Short exercise:
Copy out all lines that carry the word "from".

Material provided:
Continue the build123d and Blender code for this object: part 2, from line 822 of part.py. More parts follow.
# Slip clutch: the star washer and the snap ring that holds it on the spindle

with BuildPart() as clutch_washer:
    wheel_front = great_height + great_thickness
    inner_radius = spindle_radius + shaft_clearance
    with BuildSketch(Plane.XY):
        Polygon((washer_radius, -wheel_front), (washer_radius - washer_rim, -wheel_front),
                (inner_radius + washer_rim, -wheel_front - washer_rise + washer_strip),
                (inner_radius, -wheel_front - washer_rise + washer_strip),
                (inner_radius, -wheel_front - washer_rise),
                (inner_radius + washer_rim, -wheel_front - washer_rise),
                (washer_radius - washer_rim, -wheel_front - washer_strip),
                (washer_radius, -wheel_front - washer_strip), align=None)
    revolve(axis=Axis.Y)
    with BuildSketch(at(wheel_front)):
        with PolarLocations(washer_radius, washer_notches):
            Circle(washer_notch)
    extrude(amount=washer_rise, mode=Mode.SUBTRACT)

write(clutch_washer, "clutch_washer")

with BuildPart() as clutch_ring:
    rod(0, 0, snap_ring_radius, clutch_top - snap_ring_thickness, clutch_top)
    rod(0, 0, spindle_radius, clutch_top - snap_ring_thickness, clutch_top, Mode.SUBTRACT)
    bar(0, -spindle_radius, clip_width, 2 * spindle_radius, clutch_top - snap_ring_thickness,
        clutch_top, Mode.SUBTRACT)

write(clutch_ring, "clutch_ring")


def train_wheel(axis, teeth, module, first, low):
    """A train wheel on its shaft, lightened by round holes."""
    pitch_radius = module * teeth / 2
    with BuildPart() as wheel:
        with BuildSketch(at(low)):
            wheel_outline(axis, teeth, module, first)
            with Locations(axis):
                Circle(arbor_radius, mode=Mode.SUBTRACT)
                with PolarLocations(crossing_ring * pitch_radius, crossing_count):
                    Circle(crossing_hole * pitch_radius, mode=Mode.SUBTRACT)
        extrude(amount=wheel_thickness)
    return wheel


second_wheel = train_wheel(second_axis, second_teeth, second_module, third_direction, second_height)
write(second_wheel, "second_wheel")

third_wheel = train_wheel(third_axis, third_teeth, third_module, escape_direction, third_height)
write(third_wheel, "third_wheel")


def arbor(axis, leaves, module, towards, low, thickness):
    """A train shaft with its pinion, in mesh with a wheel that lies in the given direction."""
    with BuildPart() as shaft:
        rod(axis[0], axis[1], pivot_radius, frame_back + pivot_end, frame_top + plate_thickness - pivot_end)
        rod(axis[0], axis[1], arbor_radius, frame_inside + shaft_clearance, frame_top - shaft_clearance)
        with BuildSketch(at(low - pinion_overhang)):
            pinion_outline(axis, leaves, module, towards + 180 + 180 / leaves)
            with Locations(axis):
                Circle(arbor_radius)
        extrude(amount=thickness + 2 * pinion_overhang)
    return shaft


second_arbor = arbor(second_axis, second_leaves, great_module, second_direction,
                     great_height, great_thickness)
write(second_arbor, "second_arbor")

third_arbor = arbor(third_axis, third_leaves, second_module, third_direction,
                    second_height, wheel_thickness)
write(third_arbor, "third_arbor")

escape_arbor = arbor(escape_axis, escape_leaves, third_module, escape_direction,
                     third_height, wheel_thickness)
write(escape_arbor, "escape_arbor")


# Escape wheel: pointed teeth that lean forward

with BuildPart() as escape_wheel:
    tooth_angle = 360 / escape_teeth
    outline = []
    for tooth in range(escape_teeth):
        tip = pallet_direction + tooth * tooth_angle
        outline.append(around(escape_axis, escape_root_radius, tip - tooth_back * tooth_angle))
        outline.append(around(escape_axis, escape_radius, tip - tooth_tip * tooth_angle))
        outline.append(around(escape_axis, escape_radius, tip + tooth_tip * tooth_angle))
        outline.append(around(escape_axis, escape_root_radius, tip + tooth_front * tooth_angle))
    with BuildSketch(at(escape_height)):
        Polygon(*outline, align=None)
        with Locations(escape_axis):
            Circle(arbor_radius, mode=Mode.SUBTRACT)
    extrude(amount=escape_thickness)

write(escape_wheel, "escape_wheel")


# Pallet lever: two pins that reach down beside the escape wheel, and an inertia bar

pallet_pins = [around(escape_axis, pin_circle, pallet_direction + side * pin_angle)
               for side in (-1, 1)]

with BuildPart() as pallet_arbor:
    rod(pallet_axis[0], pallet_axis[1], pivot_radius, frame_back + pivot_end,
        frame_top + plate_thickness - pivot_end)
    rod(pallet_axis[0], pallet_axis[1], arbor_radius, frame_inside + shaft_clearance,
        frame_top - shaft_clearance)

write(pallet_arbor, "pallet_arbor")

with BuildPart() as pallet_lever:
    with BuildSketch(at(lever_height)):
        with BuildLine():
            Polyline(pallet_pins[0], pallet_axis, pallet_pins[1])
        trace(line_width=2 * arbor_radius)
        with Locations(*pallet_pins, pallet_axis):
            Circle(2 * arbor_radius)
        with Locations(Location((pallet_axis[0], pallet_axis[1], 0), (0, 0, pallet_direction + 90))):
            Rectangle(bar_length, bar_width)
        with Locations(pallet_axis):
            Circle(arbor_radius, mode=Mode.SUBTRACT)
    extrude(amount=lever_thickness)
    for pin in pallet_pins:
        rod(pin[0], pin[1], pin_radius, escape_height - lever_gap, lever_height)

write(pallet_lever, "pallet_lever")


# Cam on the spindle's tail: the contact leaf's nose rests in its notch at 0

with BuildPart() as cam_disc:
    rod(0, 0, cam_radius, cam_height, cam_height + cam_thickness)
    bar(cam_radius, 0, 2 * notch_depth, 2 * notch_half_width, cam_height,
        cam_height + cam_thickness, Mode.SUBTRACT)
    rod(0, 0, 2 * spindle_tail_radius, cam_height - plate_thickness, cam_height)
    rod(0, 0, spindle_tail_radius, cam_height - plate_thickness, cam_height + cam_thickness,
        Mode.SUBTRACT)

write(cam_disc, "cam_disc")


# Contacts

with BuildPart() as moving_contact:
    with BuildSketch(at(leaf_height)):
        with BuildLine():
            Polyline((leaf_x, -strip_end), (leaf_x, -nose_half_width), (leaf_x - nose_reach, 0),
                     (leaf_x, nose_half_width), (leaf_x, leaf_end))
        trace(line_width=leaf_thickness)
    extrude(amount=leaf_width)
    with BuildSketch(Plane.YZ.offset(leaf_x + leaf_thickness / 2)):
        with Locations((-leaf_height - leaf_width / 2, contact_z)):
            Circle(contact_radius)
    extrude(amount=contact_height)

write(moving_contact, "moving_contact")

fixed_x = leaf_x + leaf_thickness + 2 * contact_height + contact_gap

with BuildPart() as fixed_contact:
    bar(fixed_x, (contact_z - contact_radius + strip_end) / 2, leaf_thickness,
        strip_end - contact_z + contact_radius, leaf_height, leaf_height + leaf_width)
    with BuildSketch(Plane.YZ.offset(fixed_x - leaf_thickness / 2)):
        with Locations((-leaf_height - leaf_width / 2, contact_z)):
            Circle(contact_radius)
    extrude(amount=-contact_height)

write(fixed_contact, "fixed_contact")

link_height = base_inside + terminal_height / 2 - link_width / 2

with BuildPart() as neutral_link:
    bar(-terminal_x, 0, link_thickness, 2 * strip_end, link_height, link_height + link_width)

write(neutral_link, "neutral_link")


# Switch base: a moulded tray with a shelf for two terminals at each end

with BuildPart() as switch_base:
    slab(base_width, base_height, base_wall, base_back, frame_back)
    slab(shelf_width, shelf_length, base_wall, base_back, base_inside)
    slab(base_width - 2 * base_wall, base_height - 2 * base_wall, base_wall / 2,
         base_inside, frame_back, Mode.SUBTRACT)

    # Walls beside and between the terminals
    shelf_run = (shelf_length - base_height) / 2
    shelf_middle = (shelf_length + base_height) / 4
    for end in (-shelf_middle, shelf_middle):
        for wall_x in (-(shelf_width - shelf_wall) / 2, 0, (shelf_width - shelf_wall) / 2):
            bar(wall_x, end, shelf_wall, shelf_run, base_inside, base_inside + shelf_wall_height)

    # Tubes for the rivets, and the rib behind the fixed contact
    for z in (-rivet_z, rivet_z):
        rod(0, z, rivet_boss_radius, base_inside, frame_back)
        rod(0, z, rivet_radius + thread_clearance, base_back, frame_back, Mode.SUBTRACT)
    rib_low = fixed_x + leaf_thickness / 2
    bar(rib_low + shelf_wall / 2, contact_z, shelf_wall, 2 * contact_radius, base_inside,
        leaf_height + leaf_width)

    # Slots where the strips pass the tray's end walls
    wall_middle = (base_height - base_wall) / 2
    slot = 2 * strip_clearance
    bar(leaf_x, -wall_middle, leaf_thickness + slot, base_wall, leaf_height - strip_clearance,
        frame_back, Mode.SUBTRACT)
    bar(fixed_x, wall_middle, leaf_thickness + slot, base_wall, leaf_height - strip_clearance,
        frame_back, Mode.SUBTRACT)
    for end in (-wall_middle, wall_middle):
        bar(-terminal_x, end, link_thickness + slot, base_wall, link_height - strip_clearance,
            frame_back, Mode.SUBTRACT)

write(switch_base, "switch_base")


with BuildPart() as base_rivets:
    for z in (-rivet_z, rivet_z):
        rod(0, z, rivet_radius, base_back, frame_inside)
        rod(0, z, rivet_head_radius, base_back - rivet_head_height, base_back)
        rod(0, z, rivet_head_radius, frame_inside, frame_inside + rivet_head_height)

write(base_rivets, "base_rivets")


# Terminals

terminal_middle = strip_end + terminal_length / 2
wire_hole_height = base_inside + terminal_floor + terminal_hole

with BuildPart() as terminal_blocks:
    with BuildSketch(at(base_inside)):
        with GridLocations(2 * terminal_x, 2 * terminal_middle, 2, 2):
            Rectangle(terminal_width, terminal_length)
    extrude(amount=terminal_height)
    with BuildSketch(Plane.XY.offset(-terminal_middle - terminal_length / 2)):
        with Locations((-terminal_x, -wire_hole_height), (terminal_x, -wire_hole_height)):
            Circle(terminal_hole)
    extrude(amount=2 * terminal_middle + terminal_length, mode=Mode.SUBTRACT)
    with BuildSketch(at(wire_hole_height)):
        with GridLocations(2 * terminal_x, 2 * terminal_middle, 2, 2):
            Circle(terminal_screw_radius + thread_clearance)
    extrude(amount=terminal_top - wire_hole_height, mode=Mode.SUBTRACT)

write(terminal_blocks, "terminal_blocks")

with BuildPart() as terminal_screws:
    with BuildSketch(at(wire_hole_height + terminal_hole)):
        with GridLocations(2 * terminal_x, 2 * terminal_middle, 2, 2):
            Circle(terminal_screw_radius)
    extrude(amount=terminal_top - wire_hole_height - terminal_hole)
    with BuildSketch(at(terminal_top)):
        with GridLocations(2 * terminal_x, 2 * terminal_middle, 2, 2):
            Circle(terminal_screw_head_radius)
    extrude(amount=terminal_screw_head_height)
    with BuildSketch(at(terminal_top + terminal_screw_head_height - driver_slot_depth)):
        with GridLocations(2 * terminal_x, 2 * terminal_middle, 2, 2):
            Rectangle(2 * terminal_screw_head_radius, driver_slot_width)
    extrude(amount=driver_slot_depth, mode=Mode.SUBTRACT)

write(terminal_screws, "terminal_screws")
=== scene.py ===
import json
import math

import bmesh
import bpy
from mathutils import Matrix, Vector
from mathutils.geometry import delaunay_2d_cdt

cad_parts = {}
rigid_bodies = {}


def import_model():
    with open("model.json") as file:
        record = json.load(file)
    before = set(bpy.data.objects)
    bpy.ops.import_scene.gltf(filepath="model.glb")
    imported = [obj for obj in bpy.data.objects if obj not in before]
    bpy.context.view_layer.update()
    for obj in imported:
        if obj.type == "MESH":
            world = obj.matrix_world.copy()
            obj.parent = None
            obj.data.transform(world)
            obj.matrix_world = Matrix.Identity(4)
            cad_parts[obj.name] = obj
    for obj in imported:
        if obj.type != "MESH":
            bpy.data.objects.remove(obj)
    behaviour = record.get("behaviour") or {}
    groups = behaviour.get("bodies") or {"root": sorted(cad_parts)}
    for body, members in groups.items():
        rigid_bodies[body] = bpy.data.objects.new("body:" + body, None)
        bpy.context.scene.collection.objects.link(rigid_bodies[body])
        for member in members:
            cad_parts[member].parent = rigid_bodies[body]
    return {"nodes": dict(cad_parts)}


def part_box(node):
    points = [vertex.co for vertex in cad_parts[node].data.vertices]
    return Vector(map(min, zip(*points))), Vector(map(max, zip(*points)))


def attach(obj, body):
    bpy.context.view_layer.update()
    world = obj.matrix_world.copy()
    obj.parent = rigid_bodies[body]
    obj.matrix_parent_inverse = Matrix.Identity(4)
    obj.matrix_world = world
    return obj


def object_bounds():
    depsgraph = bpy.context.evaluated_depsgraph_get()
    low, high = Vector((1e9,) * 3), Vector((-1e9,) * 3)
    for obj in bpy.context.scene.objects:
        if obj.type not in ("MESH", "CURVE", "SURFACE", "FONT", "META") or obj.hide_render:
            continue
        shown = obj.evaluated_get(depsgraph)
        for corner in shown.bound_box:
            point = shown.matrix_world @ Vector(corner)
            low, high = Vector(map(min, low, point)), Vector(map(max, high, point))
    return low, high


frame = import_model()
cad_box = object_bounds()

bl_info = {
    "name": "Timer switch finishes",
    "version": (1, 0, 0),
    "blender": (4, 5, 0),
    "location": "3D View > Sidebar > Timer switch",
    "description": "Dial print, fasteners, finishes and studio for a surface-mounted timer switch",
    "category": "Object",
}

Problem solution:
Continue the build123d and Blender code for this object: part 2, from line 822 of part.py. More parts follow.
from mathutils import Matrix, Vector
from mathutils.geometry import delaunay_2d_cdt